The judge considered the law relating to litigation privilege in some detail. He concluded:
  1. I have considered the parties legal submissions in some depth in deference to the argument but in the end I believe the answer is clear.
  2. Plainly, assessed objectively today, Mr Russell’s purpose in arranging the meetings was to gather evidence for the litigation. Equally plainly, assessed objectively today, the purpose of the ex-RBS employees in attending the meeting was to catch up and discuss possible future business. I am bound to say that starting from just these facts, it does not make a lot of sense to pretend that one can distil a dominant purpose from these two clear but entirely divergent purposes.
  3. In my judgment the critical point is that Mr Russell actively deceived Mr Jones and Mr Goldrick. Mr Russell induced them to attend and speak freely by representing to Mr Jones and Mr Goldrick that the meeting was a catch up and was concerned with possible future business. Mr Russell knew or it was obvious to him that they were only likely to attend and speak on that basis. It is the existence of this deception which distinguishes the circumstances from the example of the solicitor taking a proof of evidence relied on by PAG. In this case Mr Russell cannot complain if the court concludes that the fair and correct way of assessing what the dominant purpose of the meeting was, is to look at it from Mr Jones and Mr Goldrick’s point of view. If Mr Russell had not misled these two gentlemen then things might be different but that is not what happened.
  4. I find that the dominant purpose of the meetings was not for the purposes of the litigation. Therefore the meetings were not privileged and so neither are the recordings or the transcripts of the recordings. RBS is entitled to inspection.


The bank had found out about the recordings in a documents that was disclosed by mistake in an email that was a privileged documents.

  1. CPR r31.20 provides:
“Where a party inadvertently allows a privileged document to be inspected, the party who has inspected the document may use it or its contents only with the permission of the court.”
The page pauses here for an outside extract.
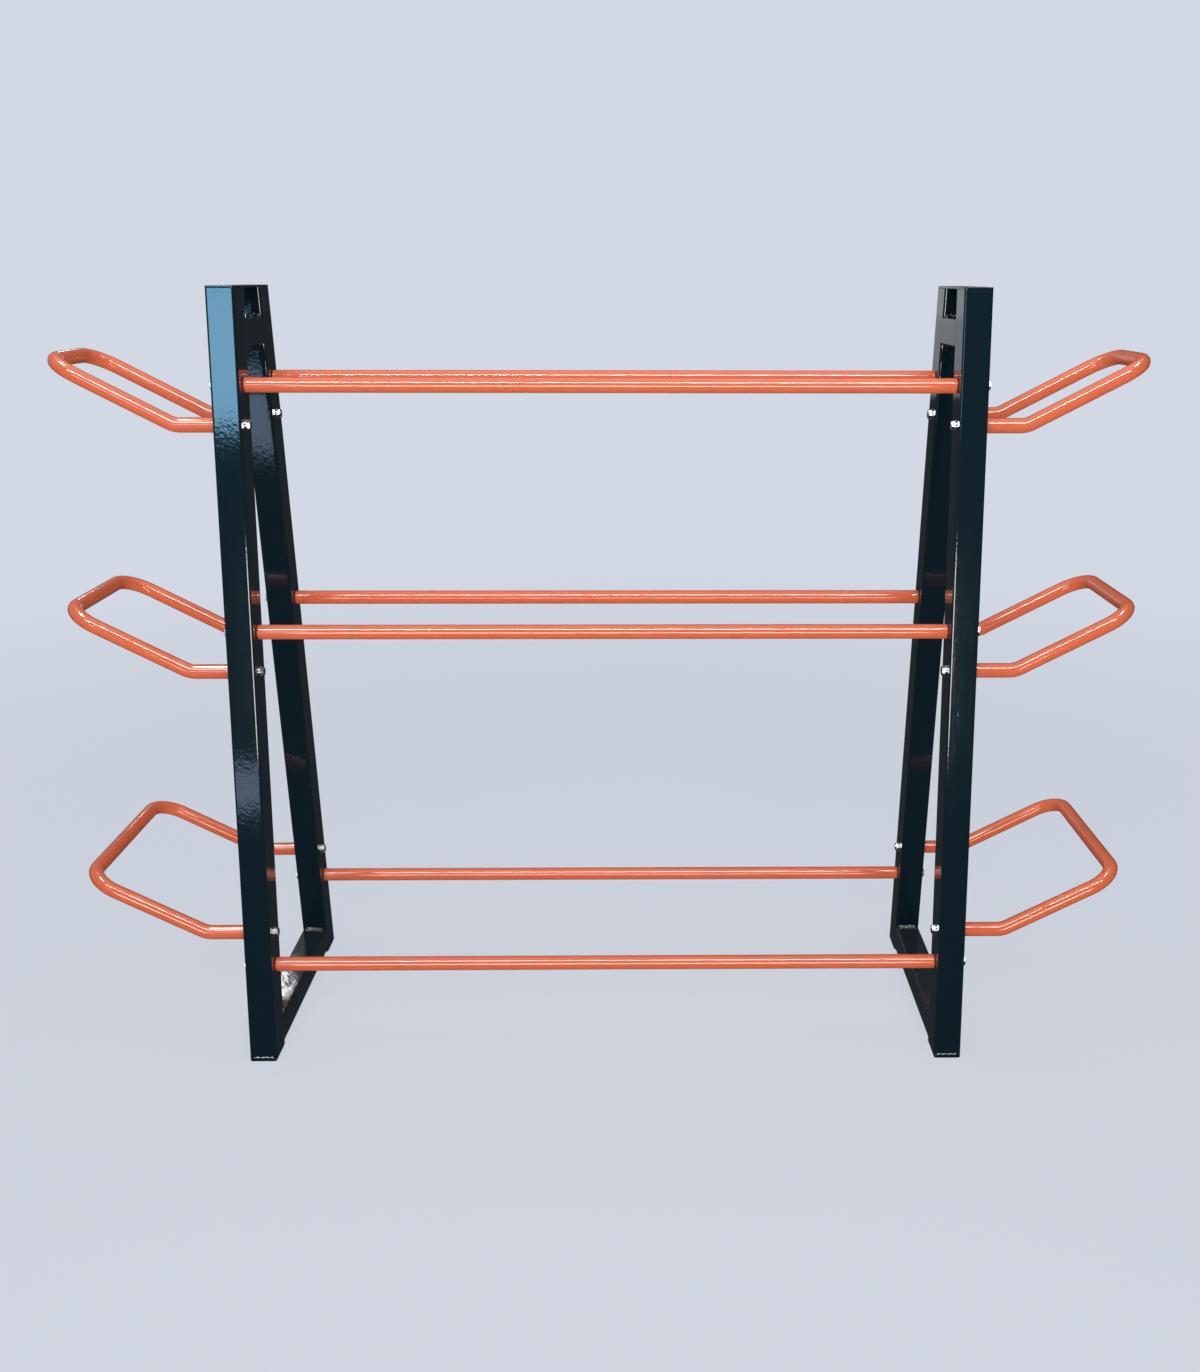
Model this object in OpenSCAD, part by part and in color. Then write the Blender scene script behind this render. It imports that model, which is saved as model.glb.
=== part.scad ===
// A-frame storage rack. Two welded side frames of rectangular tube carry three pairs of
// round rails between them and three bent tube loops on each outer side.
// X runs along the rails, Y from front to back, Z up. The origin is on the floor, centred.

/* [Overall size] */
// Height of the rack from the floor to the top plates
frame_h = 1690; // [1600:5:2100]
// Length of a rail, which is the clear distance between the side frames
rail_l = 1500; // [900:10:2000]
// Depth across the two posts at floor level
base_d = 632; // [500:2:800]
// Depth across the two posts at the top
top_d = 284; // [240:2:400]

/* [Side frames] */
// Width of a post, runner and brace, along the rails
post_w = 60; // [48:1:80]
// Depth of a post, square to its length
post_d = 80; // [60:1:100]
// Wall thickness of the rectangular tube
post_wall = 3; // [2:0.5:5]
// Outside corner radius of the rectangular tube
post_r = 5; // [4:0.5:9]
// Height of the base runner tube
runner_h = 60; // [40:1:90]
// Height of the top brace tube
brace_h = 60; // [40:1:90]
// Distance from the underside of the top plate down to the brace
brace_drop = 60; // [30:1:70]
// Thickness of the foot plates under the posts
foot_t = 8; // [4:0.5:15]
// Thickness of the top plate across the posts
top_t = 5; // [3:0.5:10]
// Leg length of a weld bead
bead_s = 6; // [3:0.5:8]

/* [Rails] */
// Outside diameter of the rail and loop tube
tube_d = 32; // [25:1:42]
// Wall thickness of the rail and loop tube
tube_wall = 2.5; // [1.5:0.5:4]
// Height of the bottom pair of rails
rail_z1 = 214; // [140:2:260]
// Height of the middle pair of rails
rail_z2 = 970; // [930:2:1300]
// Height of the top pair of rails
rail_z3 = 1490; // [1440:2:1530]

/* [Loops] */
// Height of the bottom loop's legs
loop_z1 = 290; // [260:2:800]
// Height of the middle loop's legs
loop_z2 = 884; // [500:2:930]
// Height of the top loop's legs
loop_z3 = 1408; // [1020:2:1440]
// Length of the level stub from the post to the first bend
stub_l = 92; // [60:1:140]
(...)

  1. Before me RBS sought permission under this provision to use the email for the purposes of its application above relating to the recordings and transcripts whose existence came to its attention only as a result of the email. PAG did not seriously oppose the grant of permission and I dealt with that during the hearing. Clearly permission to make the application was appropriate.
  2. However that leaves open a dispute between the parties about what happened after the email was inadvertently disclosed. The circumstances are these. The email was included in disclosure provided for inspection on 15 June 2015 and discovered by Dentons in August 2015. On 28thSeptember RBS’s solicitors Dentons wrote at length to CYK about the email. The letter includes a statement that Dentons anticipated that PAG might wish to claim privilege. CYK confirmed privilege was claimed and correspondence ensued about its basis. In its application notice dated 22ndOctober, supported by a witness statement from Mr Coulthard of Dentons and also statements from Mr Jones and Mr Goldrick dated 14th and 18thOctober, RBS applied for permission under CPR r31.20.
  3. The problem, PAG submits, is that it is plain that RBS and its lawyers made extensive use of the privileged email without the court’s permission, contrary to CPR r31.20. In his witness statement Mr Coulthard admits that use was made of the email (which it plainly was). He states that the email indicated to RBS that there had been serious non-disclosure by PAG of relevant documents (that is of the recordings and transcripts, which I have held were not privileged) and that it was essential to speak to Mr Jones and Mr Goldrick. Mr Coulthard explains that the only use made was as part of the investigation into whether there was a proper basis for claiming relief under CPR r31.20. He states that RBS has made no other use of the email.
  4. The difficulty I have with the stance taken by RBS in this matter starts from the email itself. On its face the Kilty/Rubens email is an email between someone at PAG (Mr Kilty’s email address in the email is johnkilty@pag.local) to PAG’s solicitor with conduct of this case. The date is 15thNovember 2013, after the claim form was issued. The content of the email discusses evidence relating to the case with RBS.
  5. It is clear that the solicitor for one side does not owe a duty of care to the other party: Al-Fayed v Commissioner of Police for the Metropolis[2002] EWCA 780 (Clarke LJ at paragraph 16). Nevertheless considering this particular email, it would have been obvious to any reasonable solicitor that the email was likely to be privileged and that a mistake was likely to have been made. Mr Coulthard’s evidence does not address this at all. His evidence is focussed on what happened later, after the letter of 28th September 2015 was sent to CYK. The evidence does not state when Mr Jones or Mr Goldrick were first contacted but it is apparent from the 28th September letter that they had already been spoken to before it was sent to CYK. The email was obviously identified well before that date.
  6. It is true that after 28th September PAG’s position shifted and the claim to privilege was confused but this has nothing to do with what took place before 28th September and cannot retrospectively justify whatever took place, particularly when the claim to privilege in the email is now accepted.
  7. The fact that the email indicated that there may have been serious non-disclosure by PAG of relevant documents does not alter the fact that RBS needed permission under r31.20 to use the email in order to do what was done. Given the nature of the Kilty/Rubens email a letter should have been written about it as soon as it was identified and if RBS wished to do what they did do, an application for permission to use it ought to have been made at the earliest opportunity. Neither step was taken when it should have been. The legal team for RBS did not have permission to use the email in the manner in which they did at the time and the stance taken on this application does not face up to that. What was revealed by the email itself, and PAG’s subsequent change of position in correspondence, amount to mitigating factors but they do not justify the conduct of the RBS legal team in this matter. It seems to me that an appropriate sanction would be in costs and I will hear the parties about that when this is handed down.